Returning to the topic of the students who will benefit from this legislation, I am happy for that small number who will benefit and I support this bill, but I do have to ask: why support a small group of regional students yet at the same time attack penalty rates day after day in this place. When given the chance, the Liberal-National government failed to protect penalty rates of 700,000 workers—penalty rates which many students rely on to survive and pay their rent and to perhaps get that extra serving of the two-minute noodles that we used to eat. I do not fondly remember them, but they were there! And why direct this amendment specifically toward regional students when, as reported in the Bradley review of 2008, students from a lower socioeconomic background in a metropolitan area such as my electorate have lower retention and completion rates? WA has the lowest school leaver university entrance rate in the country, sitting at just 47.6 per cent in 2015 compared with 67 per cent and 59 per cent in Victoria and New South Wales-ACT respectively. We have the lowest rate in the country, and it is getting progressively lower.

Prime Minister Turnbull is offering relief to regional students but in WA 76 per cent of our population live in the metropolitan area and we have to consider the difficulties they all face in getting into higher education. You have to look no further than my own electorate of Brand to see the impact economic background has on opportunities for education in my state. In 2015, only 33 per cent of students in Rockingham-Kwinana finished year 12 with an ATAR mark. That is well below the state average, but it is not the lowest average. Young people in Brand need support and they need a government that works for them. If the Prime Minister really wanted to support young people, he would not be pushing them into poverty with Newstart eligibility changes which mean some young people are faced with living on nothing for five weeks while others are facing a cut of almost $2,500 a year. It beggars belief and one wonders what the personal experiences of members of the government were in their own student lives.

Why would this government try to ram such changes through when young people of low socioeconomic background identify financial problems as the stress point in their university experience at a rate of 69 per cent in comparison with those in higher income brackets, which was reported by Monash University in 2013 to be an average of 53 per cent. It is a considerably higher rate of stress for students from those lower socioeconomic backgrounds. Monash University also found that lower socioeconomic students access student support services such as accommodation services, financial counselling and legal advice more frequently. Yet not only is this government directing money from the budget to the regions, which I do respect; it is also cutting funding to community legal centres. We all know where that is getting us. There are people who are in economic stress who need to access these legal centres more often than they used to, and that funding is being cut as well. Those of low SES background have always accessed these legal centres, and that is the reason they are there. I believe the Abbott-Turnbull government does not fairly represent the young and disadvantaged of Brand. Young people need support to finish their studies or find a job, not face savage attacks that make it harder for them to find work. Western Australians do not want a government which leaves young people with nothing to live on.

If this government were truly concerned about opportunities for young people it would emphatically rule out university deregulation and the potential of $100,000 degrees. There are already enough barriers for young people in Brand to access tertiary education, even with the great Labor initiatives of HECS and HELP and with of course cost caps and positions opened.

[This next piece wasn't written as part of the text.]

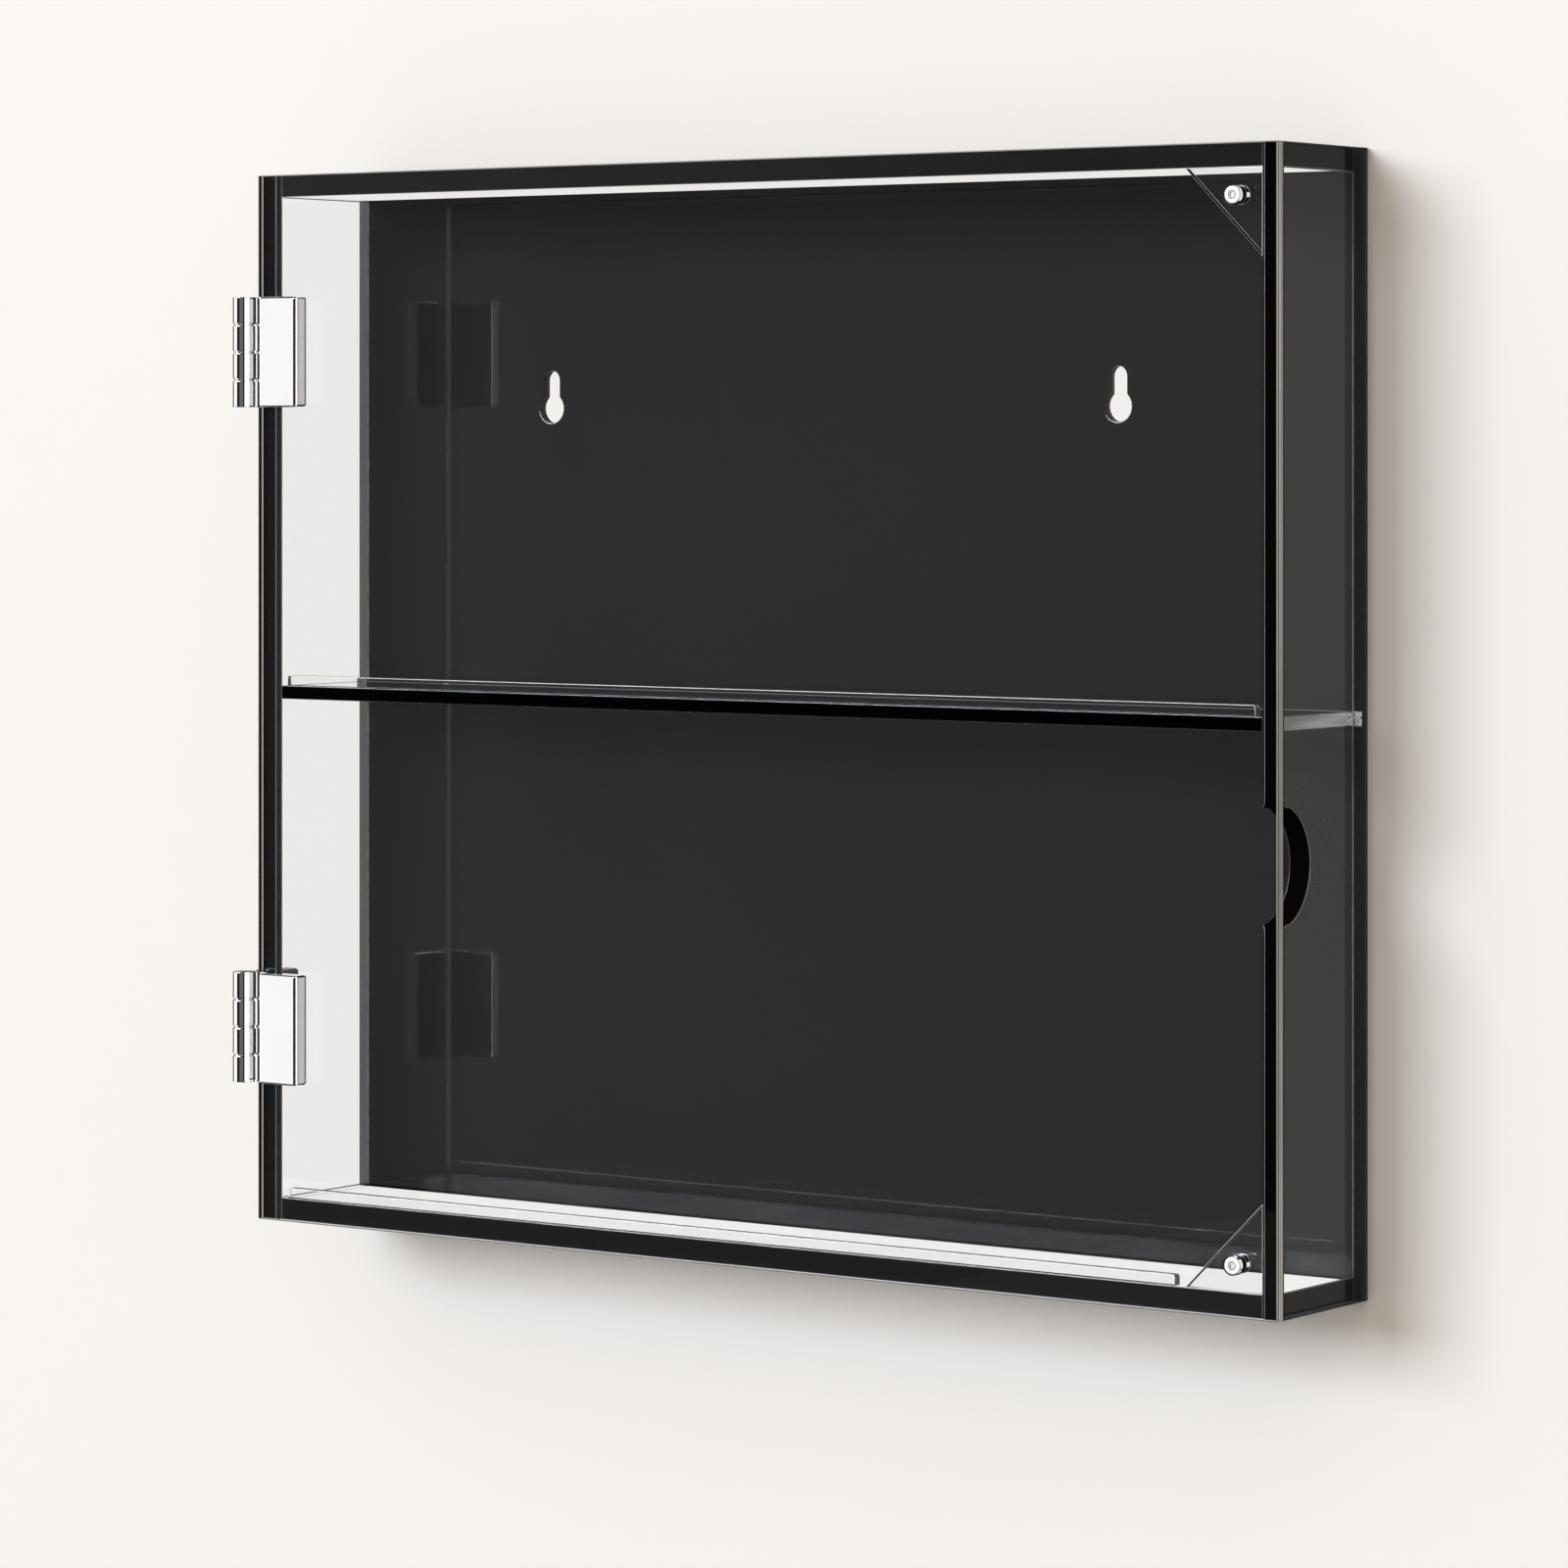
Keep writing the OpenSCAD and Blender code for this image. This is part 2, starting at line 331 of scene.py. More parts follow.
@dataclass(frozen=True)
class ClearAcrylic:
    """Polished clear sheet that bends light and mirrors a little of it."""

    name: str = "clear_acrylic"
    colour: Colour = (0.99, 0.992, 0.994)
    index: float = ACRYLIC_INDEX
    # The most that a face mirrors from outside: the photograph shows hardly any of the wall in it
    most_mirrored: float = 0.022
    # What is left of a lamp's light after one face
    shade: float = 0.6
    # How far the sheet is from flat, as a fine slow ripple in metres
    ripple: float = 0.000002

    def make(self) -> bpy.types.Material:
        """Builds the material."""
        material, tree = new_tree(self.name)
        normal = tree.bump(tree.noise(scale=24.0, detail=1.0), self.ripple)
        bent = tree.add(
            "BsdfRefraction",
            {"Color": (*self.colour, 1), "Roughness": 0.0, "IOR": self.index, "Normal": normal},
        )
        mirror = tree.add("BsdfAnisotropic", {"Color": (1, 1, 1, 1), "Roughness": 0.0, "Normal": normal})
        fresnel = tree.add("Fresnel", {"IOR": self.index, "Normal": normal}).outputs[0]
        inside = tree.maths("GREATER_THAN", fresnel, 0.999)
        share = tree.maths("MAXIMUM", inside, tree.maths("MINIMUM", fresnel, self.most_mirrored))
        glass = tree.blend(share, bent.outputs[0], mirror.outputs[0])
        tree.finish(tree.let_light_by(glass, self.shade))
        return material


@dataclass(frozen=True)
class PaintedEdgeHighlight:
    """The eased corner of a clear sheet, with a painted highlight: a thin grey line whose colour stands
    in for the light that the corner catches.
    """

    name: str
    level: float
    shade: float = 0.6
    # Painted shade in place of the painted highlight: how light it is where it is cemented and where it
    # looks at black
    painted_shade_level: float = 0.003
    # Such a place: it lies inside all of these ranges along axes
    painted_shade_in: tuple[tuple[str, float, float], ...] = ()
    # Two round places of the kind: their x, the two heights and the reach, in metres
    painted_shade_round: tuple[float, float, float, float] | None = None

    def make(self) -> bpy.types.Material:
        """Builds the material."""
        material, tree = new_tree(self.name)
        highlight_noise = tree.noise(scale=90.0, detail=3.0, stretch=(1.0, 1.0, 0.4))
        # Painted highlight: a grey that varies in patches along the corner
        tone = tree.tint(highlight_noise, grey(self.level * 0.75), grey(min(self.level * 1.25, 0.9)))
        free = None
        for axis, low, high in self.painted_shade_in:
            along = tree.place(axis)
            above = tree.maths("GREATER_THAN", along, high)
            below = tree.maths("LESS_THAN", along, low)
            outside = tree.maths("ADD", above, below)
            free = outside if free is None else tree.maths("MAXIMUM", free, outside)
        if free is not None:
            # Painted shade inside the given ranges
            tone = tree.tint(free, grey(self.painted_shade_level), tone)
        if self.painted_shade_round:
            across, lower, upper, reach = self.painted_shade_round
            middle, half = (lower + upper) / 2, (upper - lower) / 2
            height = tree.maths("ABSOLUTE", tree.maths("SUBTRACT", tree.place("Z"), middle))
            up = tree.maths("SUBTRACT", height, half)
            beside = tree.maths("SUBTRACT", tree.place("X"), across)
            squares = tree.maths("MULTIPLY_ADD", up, up, tree.maths("MULTIPLY", beside, beside))
            outside = tree.maths("GREATER_THAN", squares, reach * reach)
            # Painted shade within the reach of the two round places
            tone = tree.tint(outside, grey(self.painted_shade_level), tone)
        shine = tree.spread(highlight_noise, 0.2, 0.32)
        line = tree.add("BsdfPrincipled", {"Base Color": tone, "Roughness": shine})
        tree.finish(tree.let_light_by(line.outputs[0], self.shade))
        return material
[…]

With the Liberals' commitment to higher fee degrees the government will tilt the board against Australian students trying to get a better education. ATAR rates in Brand are, as I said, at 33 per cent—what will they be once Mr Turnbull and his team implement their neoliberal agendas in our higher education system? What is Mr Turnbull saying to potential students other than education is just out of reach for people from their economic background? It is hard enough even becoming eligible to go to university, to get through school, without coming up against such extraordinary fees. No wonder young people sometimes cannot see uni as an option for them—no wonder they sometimes give up.

The young people of Brand have been ignored for too long, and I will do all I can to help them participate in vocational education and higher education. I support this amendment because I support equality of opportunity and bridging the gap between the disadvantaged and the privileged in this country, but with particular respect to education. This does not discount the fact that I think young people in my electorate and young people Australia wide have been failed by successive Liberal governments. Only the Labor Party truly values the effect of a strong education and the effect it can have on transforming a person's life. My own experience in higher education policy, as I said, was working at the University of Western Australia for a number of years. Many good policies have been put up to respective governments.

I note a policy I helped develop in relation to the WA Nationals' Royalties for Regions scheme, which sadly was not funded because the Nationals leader at the time insisted on universities building campuses in the far regions, and we know it is very difficult not only to build them there in the first place but also to make them economical and viable. Instead, there are novel propositions—they are not even that novel, quite frankly—about giving students from the reasons opportunities to undertake scholarships which support them through their time living in the city, in the metro area, which support their parents in visiting the students and support the students being able to return several times a year to their family farms or wherever the places are that they come from. These things are important—the connection to home and to family for regional students is critical for their ongoing mental health, especially in their first couple of years at university, when they are living outside the place they call home and all that is familiar. I know we implored the then Nationals leader, Mr Brendon Grylls, to support this initiative but sadly we had no luck. I only hope that the new state Labor government will look at this prospect again and perhaps seek to support regional students as they do go off on their adventures to university.

One thing I would say about the gift that education can bring is: often there is a sentiment among people from the regions that they want to keep young people in the regions and in their home town. That is understandable. They love their children. The young people give a vibrancy to the community. But the greatest gift we can give as people that provide education is a good education with all the services and all the facilities. Rural students deserve that as much as city students. I urge these communities to be more free of spirit, let their young people go and support them in their adventures when they go into the main population centres. They will enjoy better access to better facilities, all the services and all the community that a university can offer. It is a worthwhile gift and something that they should support. We all know that when you help people achieve their best they are more inclined to return the favour and return to their home town.

In concluding, I would note that the government has not put forward many speakers to support this bill. It probably says a bit about how the government views social services legislation. I note the minister is now in the chamber. I hope we hear from him soon. So to conclude I would state that we support the bill, but I do hope that the government would seek to do more, especially in higher education reform and in support for students from low SES backgrounds.